RECORDED DATA ->
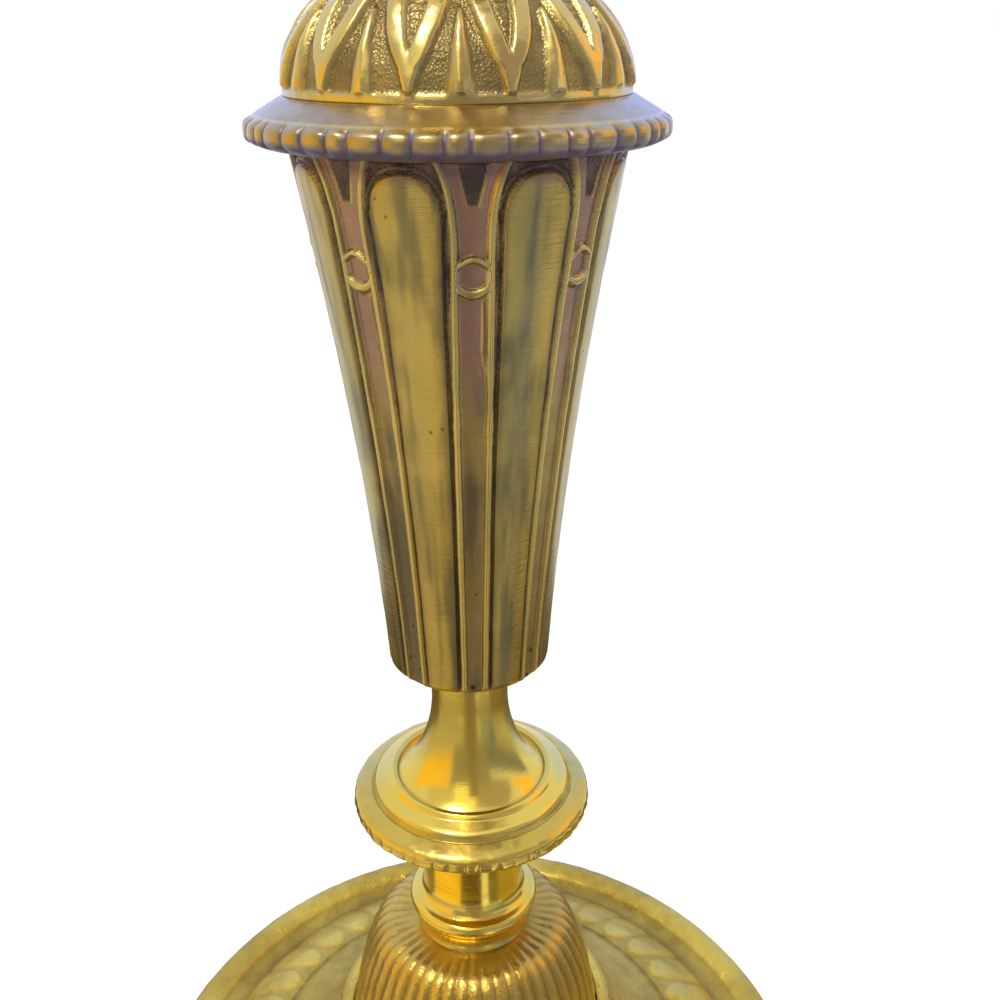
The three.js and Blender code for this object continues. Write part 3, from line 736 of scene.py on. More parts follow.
...
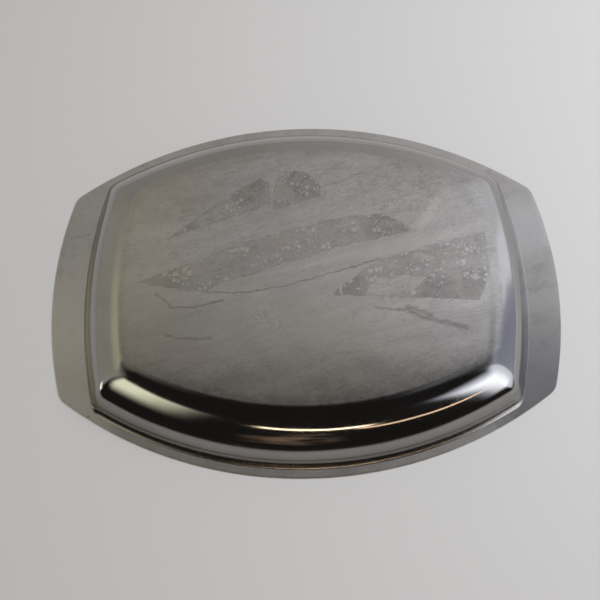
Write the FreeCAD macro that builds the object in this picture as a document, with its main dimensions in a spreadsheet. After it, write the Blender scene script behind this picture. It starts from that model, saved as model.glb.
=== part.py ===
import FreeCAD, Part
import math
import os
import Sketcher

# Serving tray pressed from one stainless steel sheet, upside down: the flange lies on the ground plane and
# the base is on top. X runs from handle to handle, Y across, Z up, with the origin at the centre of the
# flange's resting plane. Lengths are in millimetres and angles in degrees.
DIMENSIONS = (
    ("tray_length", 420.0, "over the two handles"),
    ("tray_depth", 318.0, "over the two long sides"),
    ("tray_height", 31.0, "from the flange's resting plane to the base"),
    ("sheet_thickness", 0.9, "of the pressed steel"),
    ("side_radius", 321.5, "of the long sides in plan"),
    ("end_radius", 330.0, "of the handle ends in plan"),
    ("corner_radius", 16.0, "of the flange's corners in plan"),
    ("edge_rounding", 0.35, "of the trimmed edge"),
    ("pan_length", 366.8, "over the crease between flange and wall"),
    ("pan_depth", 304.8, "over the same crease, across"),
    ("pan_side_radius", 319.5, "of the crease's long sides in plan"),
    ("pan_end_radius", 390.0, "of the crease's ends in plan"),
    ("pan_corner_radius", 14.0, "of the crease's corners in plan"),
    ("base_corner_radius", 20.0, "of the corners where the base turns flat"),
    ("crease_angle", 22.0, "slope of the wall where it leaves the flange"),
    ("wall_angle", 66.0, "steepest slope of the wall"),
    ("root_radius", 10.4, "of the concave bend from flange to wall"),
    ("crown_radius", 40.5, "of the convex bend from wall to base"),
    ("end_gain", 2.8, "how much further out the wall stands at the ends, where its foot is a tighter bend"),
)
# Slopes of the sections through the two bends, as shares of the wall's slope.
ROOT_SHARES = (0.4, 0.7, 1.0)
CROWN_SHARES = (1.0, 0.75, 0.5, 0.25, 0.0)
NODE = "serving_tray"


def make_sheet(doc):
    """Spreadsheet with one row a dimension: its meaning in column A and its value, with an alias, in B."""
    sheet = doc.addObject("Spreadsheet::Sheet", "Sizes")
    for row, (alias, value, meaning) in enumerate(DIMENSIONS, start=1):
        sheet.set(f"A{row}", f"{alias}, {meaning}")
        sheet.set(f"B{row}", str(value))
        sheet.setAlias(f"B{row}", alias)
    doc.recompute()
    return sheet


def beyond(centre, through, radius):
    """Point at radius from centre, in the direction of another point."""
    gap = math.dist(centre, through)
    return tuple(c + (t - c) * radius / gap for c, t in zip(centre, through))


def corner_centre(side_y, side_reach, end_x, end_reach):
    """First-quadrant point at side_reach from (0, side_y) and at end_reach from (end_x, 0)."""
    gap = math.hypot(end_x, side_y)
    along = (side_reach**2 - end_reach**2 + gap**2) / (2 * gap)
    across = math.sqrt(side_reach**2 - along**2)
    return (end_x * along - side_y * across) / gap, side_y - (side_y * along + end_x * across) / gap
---
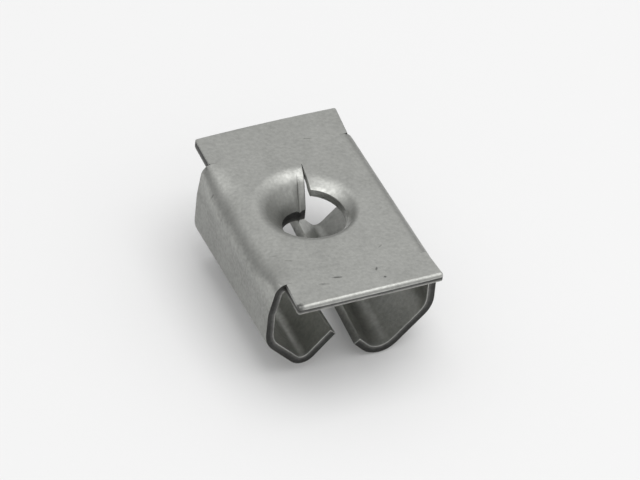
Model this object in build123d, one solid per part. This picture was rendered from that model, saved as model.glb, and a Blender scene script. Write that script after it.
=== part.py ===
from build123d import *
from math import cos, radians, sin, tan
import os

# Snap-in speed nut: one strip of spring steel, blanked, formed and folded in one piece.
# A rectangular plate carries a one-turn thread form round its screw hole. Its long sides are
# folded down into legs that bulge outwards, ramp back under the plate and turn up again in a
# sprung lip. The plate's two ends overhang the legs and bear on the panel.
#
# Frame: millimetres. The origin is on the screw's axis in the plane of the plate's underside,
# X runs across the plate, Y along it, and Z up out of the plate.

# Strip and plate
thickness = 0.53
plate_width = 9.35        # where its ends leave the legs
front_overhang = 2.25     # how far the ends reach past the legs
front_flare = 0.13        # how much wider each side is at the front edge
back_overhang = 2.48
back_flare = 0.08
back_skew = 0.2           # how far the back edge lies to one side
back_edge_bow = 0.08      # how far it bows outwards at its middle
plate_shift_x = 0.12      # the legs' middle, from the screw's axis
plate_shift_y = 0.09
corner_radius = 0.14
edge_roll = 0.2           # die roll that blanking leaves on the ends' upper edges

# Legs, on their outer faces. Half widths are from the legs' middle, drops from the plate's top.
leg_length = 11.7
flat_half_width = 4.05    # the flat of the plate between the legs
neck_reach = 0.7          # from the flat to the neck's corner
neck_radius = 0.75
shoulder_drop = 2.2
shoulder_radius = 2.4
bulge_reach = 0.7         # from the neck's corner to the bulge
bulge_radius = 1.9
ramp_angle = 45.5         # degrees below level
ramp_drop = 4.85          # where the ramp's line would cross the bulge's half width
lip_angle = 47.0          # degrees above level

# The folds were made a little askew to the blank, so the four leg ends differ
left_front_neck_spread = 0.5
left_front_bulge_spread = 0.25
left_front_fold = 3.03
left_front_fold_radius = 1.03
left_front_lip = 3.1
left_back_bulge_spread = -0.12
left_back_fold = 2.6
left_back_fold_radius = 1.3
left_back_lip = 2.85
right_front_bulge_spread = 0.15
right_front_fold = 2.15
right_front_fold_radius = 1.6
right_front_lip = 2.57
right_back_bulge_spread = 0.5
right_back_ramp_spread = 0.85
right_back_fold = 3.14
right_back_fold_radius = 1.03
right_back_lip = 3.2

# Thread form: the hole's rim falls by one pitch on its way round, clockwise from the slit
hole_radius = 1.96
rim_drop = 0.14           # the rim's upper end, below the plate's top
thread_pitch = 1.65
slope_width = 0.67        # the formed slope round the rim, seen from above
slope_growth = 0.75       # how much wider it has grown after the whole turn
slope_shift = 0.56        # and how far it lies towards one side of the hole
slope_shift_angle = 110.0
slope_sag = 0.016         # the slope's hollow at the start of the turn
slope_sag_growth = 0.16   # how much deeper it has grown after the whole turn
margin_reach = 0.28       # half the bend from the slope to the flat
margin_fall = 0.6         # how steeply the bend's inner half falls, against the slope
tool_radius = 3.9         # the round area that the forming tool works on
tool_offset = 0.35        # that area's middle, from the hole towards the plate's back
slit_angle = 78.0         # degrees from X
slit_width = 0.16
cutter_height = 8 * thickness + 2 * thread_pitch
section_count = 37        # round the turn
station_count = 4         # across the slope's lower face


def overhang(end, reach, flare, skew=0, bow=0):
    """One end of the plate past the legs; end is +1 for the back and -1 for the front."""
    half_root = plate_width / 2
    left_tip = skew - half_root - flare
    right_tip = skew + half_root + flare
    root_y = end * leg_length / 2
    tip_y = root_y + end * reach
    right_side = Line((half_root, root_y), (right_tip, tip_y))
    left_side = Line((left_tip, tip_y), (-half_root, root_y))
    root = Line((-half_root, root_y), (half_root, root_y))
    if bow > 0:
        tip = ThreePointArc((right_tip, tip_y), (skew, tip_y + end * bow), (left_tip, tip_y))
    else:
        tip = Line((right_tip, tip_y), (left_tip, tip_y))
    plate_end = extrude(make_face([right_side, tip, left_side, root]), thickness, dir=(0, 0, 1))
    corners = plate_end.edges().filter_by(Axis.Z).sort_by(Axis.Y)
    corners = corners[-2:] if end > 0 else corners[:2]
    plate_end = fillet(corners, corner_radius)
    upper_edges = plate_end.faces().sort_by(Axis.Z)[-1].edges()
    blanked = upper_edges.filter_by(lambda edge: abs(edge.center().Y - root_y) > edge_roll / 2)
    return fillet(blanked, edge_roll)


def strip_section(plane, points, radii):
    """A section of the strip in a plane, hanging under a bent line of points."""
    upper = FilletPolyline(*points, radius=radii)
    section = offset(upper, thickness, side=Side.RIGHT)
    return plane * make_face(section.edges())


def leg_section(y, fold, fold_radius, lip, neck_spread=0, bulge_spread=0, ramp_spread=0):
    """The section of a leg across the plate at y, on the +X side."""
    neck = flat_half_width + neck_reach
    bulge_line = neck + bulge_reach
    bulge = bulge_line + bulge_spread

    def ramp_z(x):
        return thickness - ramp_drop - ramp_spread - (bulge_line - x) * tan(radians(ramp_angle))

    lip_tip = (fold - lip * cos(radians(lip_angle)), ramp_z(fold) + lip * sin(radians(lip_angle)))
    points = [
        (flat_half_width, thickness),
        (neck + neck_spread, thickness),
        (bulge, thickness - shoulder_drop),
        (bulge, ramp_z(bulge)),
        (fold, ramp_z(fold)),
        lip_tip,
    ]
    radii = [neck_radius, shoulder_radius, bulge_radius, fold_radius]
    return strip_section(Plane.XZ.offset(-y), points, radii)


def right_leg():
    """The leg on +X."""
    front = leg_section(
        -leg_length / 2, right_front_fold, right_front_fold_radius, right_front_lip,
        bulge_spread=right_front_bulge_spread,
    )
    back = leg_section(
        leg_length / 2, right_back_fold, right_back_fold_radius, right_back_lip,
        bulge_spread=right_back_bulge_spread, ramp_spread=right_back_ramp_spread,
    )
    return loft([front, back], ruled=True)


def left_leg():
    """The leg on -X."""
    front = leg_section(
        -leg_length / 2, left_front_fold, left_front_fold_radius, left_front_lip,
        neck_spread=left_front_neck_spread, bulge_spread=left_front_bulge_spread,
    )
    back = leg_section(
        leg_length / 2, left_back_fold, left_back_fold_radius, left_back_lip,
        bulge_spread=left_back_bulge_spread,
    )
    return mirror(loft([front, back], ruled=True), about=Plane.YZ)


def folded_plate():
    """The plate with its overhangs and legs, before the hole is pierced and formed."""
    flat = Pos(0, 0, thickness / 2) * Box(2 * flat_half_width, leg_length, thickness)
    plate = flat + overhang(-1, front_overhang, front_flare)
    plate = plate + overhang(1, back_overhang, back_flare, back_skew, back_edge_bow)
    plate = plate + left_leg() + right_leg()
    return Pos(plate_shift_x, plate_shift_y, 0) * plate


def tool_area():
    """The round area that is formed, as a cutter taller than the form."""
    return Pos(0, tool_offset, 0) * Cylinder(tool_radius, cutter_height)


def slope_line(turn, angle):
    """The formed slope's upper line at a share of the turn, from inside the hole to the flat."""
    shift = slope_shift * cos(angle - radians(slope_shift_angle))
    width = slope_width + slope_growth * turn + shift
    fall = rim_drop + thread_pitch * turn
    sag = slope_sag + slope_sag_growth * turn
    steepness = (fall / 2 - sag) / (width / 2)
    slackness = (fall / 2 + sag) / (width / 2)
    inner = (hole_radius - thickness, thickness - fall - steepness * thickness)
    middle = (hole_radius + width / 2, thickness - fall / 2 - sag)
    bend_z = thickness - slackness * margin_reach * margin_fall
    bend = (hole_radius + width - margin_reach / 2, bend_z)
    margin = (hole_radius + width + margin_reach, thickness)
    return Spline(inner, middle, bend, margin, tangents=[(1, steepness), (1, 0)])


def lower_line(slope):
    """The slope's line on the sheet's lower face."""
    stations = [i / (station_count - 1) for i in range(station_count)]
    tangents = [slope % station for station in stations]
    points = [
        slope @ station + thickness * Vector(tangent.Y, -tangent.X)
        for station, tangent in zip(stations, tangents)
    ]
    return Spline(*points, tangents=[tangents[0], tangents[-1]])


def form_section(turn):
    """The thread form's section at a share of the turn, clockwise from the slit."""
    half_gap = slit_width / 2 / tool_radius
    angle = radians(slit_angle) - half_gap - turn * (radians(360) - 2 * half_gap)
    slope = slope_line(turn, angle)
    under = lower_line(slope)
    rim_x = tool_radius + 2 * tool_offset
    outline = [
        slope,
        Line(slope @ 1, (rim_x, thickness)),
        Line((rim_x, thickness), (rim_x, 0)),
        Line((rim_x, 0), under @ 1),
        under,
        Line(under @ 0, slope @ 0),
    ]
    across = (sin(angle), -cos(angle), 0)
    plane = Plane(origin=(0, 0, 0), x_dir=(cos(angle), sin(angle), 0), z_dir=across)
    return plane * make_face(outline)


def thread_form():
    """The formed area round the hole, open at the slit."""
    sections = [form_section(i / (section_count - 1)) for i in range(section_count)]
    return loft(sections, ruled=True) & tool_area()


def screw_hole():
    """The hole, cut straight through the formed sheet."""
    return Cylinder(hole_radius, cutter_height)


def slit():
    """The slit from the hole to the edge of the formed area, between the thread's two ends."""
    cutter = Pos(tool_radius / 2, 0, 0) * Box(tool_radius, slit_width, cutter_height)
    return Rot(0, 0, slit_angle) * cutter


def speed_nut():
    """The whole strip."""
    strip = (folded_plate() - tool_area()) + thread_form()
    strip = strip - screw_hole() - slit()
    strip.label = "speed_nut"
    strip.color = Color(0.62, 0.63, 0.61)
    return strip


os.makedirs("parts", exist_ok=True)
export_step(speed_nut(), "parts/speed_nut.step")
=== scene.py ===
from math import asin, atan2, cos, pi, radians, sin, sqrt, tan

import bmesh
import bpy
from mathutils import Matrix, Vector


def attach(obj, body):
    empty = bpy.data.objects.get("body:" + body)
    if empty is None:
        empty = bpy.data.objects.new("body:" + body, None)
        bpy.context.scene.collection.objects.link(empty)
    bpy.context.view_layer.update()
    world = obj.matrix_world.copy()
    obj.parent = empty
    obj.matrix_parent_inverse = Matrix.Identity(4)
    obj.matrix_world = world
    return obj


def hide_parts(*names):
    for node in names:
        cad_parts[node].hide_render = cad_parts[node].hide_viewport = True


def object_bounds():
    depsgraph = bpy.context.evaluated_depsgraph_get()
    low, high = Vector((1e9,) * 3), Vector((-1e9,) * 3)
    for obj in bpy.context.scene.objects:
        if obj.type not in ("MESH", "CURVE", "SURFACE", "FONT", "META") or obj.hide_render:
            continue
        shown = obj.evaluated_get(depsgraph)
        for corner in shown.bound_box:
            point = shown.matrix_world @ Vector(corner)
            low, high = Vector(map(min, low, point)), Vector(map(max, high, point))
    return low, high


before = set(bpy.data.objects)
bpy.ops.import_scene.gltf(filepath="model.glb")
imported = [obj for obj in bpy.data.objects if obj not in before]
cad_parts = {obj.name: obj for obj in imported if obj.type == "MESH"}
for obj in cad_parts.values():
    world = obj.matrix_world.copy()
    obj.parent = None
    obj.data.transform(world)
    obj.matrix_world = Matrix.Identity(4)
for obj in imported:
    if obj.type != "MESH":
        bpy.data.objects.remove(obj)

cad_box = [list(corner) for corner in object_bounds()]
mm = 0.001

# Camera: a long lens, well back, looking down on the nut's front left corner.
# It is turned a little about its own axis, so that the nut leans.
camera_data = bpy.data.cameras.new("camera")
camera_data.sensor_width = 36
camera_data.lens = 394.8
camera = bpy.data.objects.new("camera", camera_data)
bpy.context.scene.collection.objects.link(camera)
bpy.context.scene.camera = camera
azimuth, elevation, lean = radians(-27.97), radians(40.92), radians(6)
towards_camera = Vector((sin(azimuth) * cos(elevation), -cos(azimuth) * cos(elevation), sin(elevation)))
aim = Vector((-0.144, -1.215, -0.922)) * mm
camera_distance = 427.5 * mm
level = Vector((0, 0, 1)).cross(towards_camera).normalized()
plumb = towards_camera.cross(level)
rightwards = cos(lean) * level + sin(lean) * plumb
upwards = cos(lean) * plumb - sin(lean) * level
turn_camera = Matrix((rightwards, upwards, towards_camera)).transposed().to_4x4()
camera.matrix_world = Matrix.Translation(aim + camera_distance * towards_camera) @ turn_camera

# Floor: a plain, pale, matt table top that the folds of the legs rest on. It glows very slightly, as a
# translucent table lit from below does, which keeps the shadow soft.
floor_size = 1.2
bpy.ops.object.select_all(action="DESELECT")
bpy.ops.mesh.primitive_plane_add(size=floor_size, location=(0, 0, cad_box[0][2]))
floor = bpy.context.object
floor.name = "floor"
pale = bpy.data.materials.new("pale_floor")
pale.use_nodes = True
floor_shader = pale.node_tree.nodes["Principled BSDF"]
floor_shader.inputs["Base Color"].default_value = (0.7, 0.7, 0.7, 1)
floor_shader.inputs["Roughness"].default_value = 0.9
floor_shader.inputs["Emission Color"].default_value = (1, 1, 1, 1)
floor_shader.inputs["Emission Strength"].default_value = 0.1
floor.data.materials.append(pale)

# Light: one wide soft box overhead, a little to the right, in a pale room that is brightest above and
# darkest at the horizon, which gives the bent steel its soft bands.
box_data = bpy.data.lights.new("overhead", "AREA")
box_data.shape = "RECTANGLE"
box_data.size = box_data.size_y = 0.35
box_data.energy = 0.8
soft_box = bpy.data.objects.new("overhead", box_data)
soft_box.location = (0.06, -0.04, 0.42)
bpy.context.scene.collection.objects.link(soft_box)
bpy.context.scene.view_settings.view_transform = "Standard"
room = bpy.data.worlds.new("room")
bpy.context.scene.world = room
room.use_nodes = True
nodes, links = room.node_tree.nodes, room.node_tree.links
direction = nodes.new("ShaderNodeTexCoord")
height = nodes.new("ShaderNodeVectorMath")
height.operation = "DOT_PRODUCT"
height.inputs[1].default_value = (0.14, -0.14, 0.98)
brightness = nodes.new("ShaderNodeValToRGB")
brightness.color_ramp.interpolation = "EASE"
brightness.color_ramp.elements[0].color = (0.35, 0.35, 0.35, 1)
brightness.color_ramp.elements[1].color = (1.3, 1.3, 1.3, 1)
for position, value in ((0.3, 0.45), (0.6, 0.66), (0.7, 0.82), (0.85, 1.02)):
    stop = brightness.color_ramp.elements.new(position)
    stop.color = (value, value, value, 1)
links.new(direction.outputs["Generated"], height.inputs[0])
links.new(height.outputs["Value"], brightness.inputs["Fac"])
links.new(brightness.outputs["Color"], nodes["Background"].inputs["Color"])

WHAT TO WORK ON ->
Transcribe each line of the data above, unaltered, from the one where "strip = (folded_plate()" appears to the one where "low, high = Vector((1e9,)" appears, inclusive of both.

TASK RESPONSE ->
    strip = (folded_plate() - tool_area()) + thread_form()
    strip = strip - screw_hole() - slit()
    strip.label = "speed_nut"
    strip.color = Color(0.62, 0.63, 0.61)
    return strip


os.makedirs("parts", exist_ok=True)
export_step(speed_nut(), "parts/speed_nut.step")
=== scene.py ===
from math import asin, atan2, cos, pi, radians, sin, sqrt, tan

import bmesh
import bpy
from mathutils import Matrix, Vector


def attach(obj, body):
    empty = bpy.data.objects.get("body:" + body)
    if empty is None:
        empty = bpy.data.objects.new("body:" + body, None)
        bpy.context.scene.collection.objects.link(empty)
    bpy.context.view_layer.update()
    world = obj.matrix_world.copy()
    obj.parent = empty
    obj.matrix_parent_inverse = Matrix.Identity(4)
    obj.matrix_world = world
    return obj


def hide_parts(*names):
    for node in names:
        cad_parts[node].hide_render = cad_parts[node].hide_viewport = True


def object_bounds():
    depsgraph = bpy.context.evaluated_depsgraph_get()
    low, high = Vector((1e9,) * 3), Vector((-1e9,) * 3)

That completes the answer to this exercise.